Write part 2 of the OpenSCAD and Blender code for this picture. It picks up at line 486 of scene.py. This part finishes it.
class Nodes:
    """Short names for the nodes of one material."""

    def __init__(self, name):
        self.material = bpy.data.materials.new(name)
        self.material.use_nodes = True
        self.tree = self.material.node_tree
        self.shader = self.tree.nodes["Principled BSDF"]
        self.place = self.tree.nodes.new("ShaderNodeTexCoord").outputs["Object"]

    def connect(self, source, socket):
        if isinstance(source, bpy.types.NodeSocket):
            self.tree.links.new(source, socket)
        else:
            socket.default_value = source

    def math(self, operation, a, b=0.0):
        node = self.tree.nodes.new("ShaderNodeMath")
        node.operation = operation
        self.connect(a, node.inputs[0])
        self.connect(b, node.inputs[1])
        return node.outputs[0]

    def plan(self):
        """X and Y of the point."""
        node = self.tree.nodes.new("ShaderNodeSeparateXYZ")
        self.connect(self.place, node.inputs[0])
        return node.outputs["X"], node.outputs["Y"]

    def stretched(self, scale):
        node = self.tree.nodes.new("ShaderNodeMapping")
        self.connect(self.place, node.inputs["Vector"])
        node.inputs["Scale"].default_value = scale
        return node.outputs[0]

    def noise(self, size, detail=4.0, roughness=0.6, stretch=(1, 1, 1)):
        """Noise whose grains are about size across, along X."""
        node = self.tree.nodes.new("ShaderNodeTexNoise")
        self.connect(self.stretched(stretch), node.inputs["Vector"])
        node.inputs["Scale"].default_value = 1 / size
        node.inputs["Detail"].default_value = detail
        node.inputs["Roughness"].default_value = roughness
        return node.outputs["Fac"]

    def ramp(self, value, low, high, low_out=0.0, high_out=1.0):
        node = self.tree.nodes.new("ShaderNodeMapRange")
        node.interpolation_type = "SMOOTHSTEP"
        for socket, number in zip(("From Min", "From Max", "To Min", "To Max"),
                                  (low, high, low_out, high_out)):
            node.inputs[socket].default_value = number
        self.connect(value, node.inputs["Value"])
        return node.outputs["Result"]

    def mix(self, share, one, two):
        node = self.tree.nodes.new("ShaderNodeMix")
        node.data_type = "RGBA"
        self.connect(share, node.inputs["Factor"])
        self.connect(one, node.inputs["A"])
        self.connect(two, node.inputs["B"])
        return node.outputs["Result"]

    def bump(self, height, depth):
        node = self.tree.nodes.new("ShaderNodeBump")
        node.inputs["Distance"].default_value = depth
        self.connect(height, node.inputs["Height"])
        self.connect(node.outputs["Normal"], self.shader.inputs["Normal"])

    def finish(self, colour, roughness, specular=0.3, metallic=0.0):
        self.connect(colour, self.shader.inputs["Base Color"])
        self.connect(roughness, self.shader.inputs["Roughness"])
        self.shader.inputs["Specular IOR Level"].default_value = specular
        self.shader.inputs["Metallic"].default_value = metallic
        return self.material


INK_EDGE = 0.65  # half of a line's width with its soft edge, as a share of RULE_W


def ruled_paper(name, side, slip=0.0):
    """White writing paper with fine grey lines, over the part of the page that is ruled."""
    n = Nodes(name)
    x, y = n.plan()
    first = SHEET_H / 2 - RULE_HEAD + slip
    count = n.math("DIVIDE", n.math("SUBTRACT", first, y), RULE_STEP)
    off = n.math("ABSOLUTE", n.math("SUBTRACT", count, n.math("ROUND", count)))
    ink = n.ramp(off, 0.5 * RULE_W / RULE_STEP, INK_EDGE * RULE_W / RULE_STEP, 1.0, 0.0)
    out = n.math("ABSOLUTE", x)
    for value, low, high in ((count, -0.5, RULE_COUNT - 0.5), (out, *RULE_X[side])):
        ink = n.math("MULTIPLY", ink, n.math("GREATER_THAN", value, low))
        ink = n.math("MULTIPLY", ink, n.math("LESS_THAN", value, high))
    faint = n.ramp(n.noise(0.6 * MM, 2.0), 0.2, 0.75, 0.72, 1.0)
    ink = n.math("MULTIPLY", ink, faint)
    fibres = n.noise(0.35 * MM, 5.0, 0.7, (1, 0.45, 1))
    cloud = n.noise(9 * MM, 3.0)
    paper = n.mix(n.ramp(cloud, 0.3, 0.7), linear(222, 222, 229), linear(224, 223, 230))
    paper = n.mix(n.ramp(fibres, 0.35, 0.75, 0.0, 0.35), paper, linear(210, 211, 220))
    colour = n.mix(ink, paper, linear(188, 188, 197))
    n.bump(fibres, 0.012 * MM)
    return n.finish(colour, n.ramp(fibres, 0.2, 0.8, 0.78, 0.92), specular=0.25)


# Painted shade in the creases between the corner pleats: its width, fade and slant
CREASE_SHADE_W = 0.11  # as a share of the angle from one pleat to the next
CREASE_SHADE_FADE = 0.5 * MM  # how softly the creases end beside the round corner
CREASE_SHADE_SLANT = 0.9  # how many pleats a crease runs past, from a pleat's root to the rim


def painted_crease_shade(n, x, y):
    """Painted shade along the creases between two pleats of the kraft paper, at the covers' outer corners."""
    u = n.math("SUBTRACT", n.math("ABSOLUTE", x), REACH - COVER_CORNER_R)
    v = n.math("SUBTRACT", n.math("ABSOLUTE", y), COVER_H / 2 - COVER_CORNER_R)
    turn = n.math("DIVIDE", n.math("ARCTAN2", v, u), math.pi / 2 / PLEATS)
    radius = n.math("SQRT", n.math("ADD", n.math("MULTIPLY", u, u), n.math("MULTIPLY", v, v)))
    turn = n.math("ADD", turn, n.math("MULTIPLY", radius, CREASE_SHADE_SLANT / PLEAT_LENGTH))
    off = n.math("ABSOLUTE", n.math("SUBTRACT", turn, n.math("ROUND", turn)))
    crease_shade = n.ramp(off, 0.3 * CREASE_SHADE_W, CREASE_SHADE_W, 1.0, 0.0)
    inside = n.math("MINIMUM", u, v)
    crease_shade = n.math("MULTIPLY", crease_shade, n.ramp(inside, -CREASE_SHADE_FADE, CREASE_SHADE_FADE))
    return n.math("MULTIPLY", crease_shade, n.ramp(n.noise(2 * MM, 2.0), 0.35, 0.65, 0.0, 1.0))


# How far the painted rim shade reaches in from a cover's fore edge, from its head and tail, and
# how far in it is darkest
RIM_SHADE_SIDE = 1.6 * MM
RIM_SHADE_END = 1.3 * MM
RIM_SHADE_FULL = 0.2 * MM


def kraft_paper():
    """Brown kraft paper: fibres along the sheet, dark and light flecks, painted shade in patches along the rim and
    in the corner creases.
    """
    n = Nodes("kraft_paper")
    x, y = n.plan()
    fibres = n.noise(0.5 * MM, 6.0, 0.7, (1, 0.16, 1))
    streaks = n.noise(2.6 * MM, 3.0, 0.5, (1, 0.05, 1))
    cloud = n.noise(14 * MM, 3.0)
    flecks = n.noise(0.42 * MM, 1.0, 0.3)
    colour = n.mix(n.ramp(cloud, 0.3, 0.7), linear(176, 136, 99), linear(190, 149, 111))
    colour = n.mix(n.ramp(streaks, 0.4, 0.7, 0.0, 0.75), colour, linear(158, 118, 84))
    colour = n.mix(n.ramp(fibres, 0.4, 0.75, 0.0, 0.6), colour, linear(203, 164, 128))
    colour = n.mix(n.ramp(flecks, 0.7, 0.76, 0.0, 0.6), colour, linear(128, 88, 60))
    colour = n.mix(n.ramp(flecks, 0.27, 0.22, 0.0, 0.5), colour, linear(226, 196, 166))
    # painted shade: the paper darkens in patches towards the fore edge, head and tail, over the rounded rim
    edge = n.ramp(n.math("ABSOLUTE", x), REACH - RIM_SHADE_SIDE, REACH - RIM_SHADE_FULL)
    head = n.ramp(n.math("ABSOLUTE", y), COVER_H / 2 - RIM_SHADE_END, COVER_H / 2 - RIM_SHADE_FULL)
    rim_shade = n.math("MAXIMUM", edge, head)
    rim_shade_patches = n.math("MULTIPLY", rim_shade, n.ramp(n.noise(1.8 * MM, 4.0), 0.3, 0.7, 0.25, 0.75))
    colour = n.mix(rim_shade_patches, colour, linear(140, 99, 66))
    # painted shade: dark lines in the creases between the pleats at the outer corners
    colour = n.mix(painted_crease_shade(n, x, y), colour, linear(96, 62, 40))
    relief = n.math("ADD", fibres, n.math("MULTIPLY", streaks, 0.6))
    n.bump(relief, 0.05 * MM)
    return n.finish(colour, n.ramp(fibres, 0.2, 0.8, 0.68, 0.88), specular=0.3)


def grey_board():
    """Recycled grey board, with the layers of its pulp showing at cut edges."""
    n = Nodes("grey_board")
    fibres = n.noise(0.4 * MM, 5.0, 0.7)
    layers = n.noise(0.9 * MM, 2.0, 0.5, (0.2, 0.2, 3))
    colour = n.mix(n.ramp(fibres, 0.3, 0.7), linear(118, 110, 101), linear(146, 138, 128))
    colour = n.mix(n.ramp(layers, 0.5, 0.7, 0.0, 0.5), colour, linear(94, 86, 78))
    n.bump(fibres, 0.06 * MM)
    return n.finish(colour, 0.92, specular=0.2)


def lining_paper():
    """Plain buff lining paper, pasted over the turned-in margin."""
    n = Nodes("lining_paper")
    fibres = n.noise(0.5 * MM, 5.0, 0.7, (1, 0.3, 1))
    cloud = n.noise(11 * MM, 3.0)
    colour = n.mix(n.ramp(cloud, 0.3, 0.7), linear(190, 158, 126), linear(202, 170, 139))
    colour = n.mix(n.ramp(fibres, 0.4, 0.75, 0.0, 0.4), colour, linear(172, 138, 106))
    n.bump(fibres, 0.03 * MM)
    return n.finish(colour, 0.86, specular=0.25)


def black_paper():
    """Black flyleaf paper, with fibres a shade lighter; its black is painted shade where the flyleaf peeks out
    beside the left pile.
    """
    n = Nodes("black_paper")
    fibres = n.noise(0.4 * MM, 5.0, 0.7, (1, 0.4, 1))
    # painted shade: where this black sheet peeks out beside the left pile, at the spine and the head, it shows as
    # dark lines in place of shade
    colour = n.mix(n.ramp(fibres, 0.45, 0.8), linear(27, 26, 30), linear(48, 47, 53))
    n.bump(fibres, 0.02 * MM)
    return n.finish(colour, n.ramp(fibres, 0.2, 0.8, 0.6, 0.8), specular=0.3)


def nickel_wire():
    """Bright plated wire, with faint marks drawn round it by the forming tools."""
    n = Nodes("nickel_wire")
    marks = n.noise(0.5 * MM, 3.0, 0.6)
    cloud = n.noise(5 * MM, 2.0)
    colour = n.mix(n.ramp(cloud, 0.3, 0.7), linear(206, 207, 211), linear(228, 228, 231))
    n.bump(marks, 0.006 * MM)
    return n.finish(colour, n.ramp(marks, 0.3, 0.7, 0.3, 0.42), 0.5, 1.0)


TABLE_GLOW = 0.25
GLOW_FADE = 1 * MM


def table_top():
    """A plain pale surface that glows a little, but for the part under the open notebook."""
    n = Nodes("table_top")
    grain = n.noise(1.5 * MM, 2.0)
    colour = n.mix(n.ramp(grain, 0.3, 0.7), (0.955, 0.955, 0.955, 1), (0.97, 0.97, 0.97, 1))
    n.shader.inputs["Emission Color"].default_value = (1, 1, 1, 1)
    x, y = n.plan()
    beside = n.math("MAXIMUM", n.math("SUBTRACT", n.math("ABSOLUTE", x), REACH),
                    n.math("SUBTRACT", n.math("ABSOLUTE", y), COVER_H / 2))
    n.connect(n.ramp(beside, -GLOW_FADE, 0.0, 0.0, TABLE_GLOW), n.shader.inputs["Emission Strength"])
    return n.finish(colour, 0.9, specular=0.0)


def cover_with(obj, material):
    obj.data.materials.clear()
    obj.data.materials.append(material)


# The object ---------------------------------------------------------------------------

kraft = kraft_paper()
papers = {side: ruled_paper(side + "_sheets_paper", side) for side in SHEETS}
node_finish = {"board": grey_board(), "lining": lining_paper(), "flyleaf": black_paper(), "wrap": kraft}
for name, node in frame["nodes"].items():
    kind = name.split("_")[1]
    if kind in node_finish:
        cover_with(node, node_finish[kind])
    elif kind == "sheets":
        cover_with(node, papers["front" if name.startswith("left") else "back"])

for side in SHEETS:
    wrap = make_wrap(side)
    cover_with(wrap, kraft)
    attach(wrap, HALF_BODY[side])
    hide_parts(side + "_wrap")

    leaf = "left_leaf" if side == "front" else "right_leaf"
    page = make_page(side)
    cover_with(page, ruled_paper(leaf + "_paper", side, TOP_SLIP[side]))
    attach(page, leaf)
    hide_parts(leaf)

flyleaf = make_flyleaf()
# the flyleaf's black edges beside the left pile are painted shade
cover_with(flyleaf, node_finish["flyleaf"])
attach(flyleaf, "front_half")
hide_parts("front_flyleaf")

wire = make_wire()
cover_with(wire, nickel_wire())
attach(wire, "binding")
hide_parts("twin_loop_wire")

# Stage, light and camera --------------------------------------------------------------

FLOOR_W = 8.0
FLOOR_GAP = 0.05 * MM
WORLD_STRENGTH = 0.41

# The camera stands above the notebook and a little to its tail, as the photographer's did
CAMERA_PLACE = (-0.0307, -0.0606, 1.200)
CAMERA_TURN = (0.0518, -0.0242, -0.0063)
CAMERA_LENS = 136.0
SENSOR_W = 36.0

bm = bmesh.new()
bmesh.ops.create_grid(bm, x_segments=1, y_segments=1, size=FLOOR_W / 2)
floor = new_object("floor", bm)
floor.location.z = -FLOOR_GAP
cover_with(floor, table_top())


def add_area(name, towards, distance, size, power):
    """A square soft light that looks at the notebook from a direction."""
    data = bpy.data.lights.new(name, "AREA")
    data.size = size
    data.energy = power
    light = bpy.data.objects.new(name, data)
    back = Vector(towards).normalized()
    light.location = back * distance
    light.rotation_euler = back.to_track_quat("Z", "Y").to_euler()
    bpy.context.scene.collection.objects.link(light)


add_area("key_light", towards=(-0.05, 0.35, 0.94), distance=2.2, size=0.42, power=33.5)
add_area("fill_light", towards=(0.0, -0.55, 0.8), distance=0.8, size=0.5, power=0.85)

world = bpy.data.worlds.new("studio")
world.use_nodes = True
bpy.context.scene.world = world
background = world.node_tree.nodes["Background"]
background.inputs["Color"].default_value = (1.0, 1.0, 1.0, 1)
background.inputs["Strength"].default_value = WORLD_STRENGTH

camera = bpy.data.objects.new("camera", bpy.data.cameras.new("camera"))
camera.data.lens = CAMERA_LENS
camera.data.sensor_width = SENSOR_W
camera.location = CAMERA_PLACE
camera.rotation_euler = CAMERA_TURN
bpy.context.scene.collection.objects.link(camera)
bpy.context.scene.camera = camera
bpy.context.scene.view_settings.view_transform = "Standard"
○ ○ ○ ○ ○
- Given request -
Copy every line of the data that holds the string "scene".

- Finished answer -
Write part 2 of the OpenSCAD and Blender code for this picture. It picks up at line 486 of scene.py. This part finishes it.
    bpy.context.scene.collection.objects.link(light)
bpy.context.scene.world = world
bpy.context.scene.collection.objects.link(camera)
bpy.context.scene.camera = camera
bpy.context.scene.view_settings.view_transform = "Standard"